__Your goal__
You are to retype all of the data exactly as it appears.

[Start Records provided]

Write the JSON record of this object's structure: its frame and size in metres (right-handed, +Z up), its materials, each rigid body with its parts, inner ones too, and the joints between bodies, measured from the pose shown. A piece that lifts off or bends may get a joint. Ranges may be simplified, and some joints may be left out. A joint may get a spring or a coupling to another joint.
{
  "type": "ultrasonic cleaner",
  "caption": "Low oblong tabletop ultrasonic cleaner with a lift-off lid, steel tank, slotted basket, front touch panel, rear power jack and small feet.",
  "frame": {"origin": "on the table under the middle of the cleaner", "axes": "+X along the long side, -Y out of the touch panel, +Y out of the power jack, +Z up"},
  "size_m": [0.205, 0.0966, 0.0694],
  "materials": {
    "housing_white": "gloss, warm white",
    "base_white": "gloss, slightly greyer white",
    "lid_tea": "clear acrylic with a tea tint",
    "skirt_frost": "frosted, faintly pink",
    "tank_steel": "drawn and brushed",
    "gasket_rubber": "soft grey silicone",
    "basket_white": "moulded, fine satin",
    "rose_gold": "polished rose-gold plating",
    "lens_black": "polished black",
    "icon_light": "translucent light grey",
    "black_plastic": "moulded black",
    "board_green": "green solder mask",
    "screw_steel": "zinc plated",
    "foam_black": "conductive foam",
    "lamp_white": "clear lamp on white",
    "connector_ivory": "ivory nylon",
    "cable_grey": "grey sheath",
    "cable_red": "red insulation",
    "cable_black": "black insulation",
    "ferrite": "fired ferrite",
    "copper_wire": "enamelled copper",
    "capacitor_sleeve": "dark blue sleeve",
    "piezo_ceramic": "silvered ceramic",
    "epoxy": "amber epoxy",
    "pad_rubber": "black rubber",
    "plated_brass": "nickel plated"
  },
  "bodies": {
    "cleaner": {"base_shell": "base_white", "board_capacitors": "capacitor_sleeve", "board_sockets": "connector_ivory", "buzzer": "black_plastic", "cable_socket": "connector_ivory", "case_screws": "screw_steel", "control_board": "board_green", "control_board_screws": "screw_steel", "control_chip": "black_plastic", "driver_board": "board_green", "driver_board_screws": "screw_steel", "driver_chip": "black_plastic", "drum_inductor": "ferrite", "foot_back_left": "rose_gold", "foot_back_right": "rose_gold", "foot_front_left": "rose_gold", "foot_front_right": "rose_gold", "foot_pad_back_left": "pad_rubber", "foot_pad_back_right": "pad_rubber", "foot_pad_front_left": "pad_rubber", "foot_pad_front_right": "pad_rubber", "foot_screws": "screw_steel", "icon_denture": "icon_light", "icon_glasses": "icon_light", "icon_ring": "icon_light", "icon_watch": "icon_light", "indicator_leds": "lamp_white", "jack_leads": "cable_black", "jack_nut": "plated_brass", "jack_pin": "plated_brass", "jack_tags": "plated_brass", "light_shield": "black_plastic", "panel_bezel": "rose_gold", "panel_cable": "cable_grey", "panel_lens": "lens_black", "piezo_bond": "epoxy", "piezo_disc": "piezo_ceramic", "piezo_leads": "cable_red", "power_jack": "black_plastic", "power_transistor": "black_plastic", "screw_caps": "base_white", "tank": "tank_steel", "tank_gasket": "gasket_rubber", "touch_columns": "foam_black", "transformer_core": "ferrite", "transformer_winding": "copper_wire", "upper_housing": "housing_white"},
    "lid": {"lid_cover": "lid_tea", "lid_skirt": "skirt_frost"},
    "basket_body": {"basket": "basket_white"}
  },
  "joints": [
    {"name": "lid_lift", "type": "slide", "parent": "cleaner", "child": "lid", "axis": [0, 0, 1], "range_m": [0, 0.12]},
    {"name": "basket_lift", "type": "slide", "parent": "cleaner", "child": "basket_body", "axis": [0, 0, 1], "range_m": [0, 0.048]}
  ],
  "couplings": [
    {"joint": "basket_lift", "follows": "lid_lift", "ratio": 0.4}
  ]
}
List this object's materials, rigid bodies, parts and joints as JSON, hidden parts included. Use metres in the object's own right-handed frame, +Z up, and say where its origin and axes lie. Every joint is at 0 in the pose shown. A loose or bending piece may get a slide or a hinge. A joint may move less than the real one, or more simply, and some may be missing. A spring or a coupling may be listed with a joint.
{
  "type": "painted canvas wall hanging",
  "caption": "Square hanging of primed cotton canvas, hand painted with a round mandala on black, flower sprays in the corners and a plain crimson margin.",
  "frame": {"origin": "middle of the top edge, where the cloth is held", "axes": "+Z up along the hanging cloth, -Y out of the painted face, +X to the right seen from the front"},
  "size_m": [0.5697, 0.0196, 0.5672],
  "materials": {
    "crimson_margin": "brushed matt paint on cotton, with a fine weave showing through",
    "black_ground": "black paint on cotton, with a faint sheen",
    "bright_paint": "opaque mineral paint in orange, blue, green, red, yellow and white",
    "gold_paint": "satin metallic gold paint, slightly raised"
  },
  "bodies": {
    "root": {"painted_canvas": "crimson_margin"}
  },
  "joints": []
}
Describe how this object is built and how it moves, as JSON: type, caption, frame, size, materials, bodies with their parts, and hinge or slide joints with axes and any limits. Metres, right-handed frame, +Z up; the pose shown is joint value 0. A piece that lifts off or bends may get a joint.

[End Records provided]

__Reply to the exercise__
Write the JSON record of this object's structure: its frame and size in metres (right-handed, +Z up), its materials, each rigid body with its parts, inner ones too, and the joints between bodies, measured from the pose shown. A piece that lifts off or bends may get a joint. Ranges may be simplified, and some joints may be left out. A joint may get a spring or a coupling to another joint.
{
  "type": "ultrasonic cleaner",
  "caption": "Low oblong tabletop ultrasonic cleaner with a lift-off lid, steel tank, slotted basket, front touch panel, rear power jack and small feet.",
  "frame": {"origin": "on the table under the middle of the cleaner", "axes": "+X along the long side, -Y out of the touch panel, +Y out of the power jack, +Z up"},
  "size_m": [0.205, 0.0966, 0.0694],
  "materials": {
    "housing_white": "gloss, warm white",
    "base_white": "gloss, slightly greyer white",
    "lid_tea": "clear acrylic with a tea tint",
    "skirt_frost": "frosted, faintly pink",
    "tank_steel": "drawn and brushed",
    "gasket_rubber": "soft grey silicone",
    "basket_white": "moulded, fine satin",
    "rose_gold": "polished rose-gold plating",
    "lens_black": "polished black",
    "icon_light": "translucent light grey",
    "black_plastic": "moulded black",
    "board_green": "green solder mask",
    "screw_steel": "zinc plated",
    "foam_black": "conductive foam",
    "lamp_white": "clear lamp on white",
    "connector_ivory": "ivory nylon",
    "cable_grey": "grey sheath",
    "cable_red": "red insulation",
    "cable_black": "black insulation",
    "ferrite": "fired ferrite",
    "copper_wire": "enamelled copper",
    "capacitor_sleeve": "dark blue sleeve",
    "piezo_ceramic": "silvered ceramic",
    "epoxy": "amber epoxy",
    "pad_rubber": "black rubber",
    "plated_brass": "nickel plated"
  },
  "bodies": {
    "cleaner": {"base_shell": "base_white", "board_capacitors": "capacitor_sleeve", "board_sockets": "connector_ivory", "buzzer": "black_plastic", "cable_socket": "connector_ivory", "case_screws": "screw_steel", "control_board": "board_green", "control_board_screws": "screw_steel", "control_chip": "black_plastic", "driver_board": "board_green", "driver_board_screws": "screw_steel", "driver_chip": "black_plastic", "drum_inductor": "ferrite", "foot_back_left": "rose_gold", "foot_back_right": "rose_gold", "foot_front_left": "rose_gold", "foot_front_right": "rose_gold", "foot_pad_back_left": "pad_rubber", "foot_pad_back_right": "pad_rubber", "foot_pad_front_left": "pad_rubber", "foot_pad_front_right": "pad_rubber", "foot_screws": "screw_steel", "icon_denture": "icon_light", "icon_glasses": "icon_light", "icon_ring": "icon_light", "icon_watch": "icon_light", "indicator_leds": "lamp_white", "jack_leads": "cable_black", "jack_nut": "plated_brass", "jack_pin": "plated_brass", "jack_tags": "plated_brass", "light_shield": "black_plastic", "panel_bezel": "rose_gold", "panel_cable": "cable_grey", "panel_lens": "lens_black", "piezo_bond": "epoxy", "piezo_disc": "piezo_ceramic", "piezo_leads": "cable_red", "power_jack": "black_plastic", "power_transistor": "black_plastic", "screw_caps": "base_white", "tank": "tank_steel", "tank_gasket": "gasket_rubber", "touch_columns": "foam_black", "transformer_core": "ferrite", "transformer_winding": "copper_wire", "upper_housing": "housing_white"},
    "lid": {"lid_cover": "lid_tea", "lid_skirt": "skirt_frost"},
    "basket_body": {"basket": "basket_white"}
  },
  "joints": [
    {"name": "lid_lift", "type": "slide", "parent": "cleaner", "child": "lid", "axis": [0, 0, 1], "range_m": [0, 0.12]},
    {"name": "basket_lift", "type": "slide", "parent": "cleaner", "child": "basket_body", "axis": [0, 0, 1], "range_m": [0, 0.048]}
  ],
  "couplings": [
    {"joint": "basket_lift", "follows": "lid_lift", "ratio": 0.4}
  ]
}
List this object's materials, rigid bodies, parts and joints as JSON, hidden parts included. Use metres in the object's own right-handed frame, +Z up, and say where its origin and axes lie. Every joint is at 0 in the pose shown. A loose or bending piece may get a slide or a hinge. A joint may move less than the real one, or more simply, and some may be missing. A spring or a coupling may be listed with a joint.
{
  "type": "painted canvas wall hanging",
  "caption": "Square hanging of primed cotton canvas, hand painted with a round mandala on black, flower sprays in the corners and a plain crimson margin.",
  "frame": {"origin": "middle of the top edge, where the cloth is held", "axes": "+Z up along the hanging cloth, -Y out of the painted face, +X to the right seen from the front"},
  "size_m": [0.5697, 0.0196, 0.5672],
  "materials": {
    "crimson_margin": "brushed matt paint on cotton, with a fine weave showing through",
    "black_ground": "black paint on cotton, with a faint sheen",
    "bright_paint": "opaque mineral paint in orange, blue, green, red, yellow and white",
    "gold_paint": "satin metallic gold paint, slightly raised"
  },
  "bodies": {
    "root": {"painted_canvas": "crimson_margin"}
  },
  "joints": []
}
Describe how this object is built and how it moves, as JSON: type, caption, frame, size, materials, bodies with their parts, and hinge or slide joints with axes and any limits. Metres, right-handed frame, +Z up; the pose shown is joint value 0. A piece that lifts off or bends may get a joint.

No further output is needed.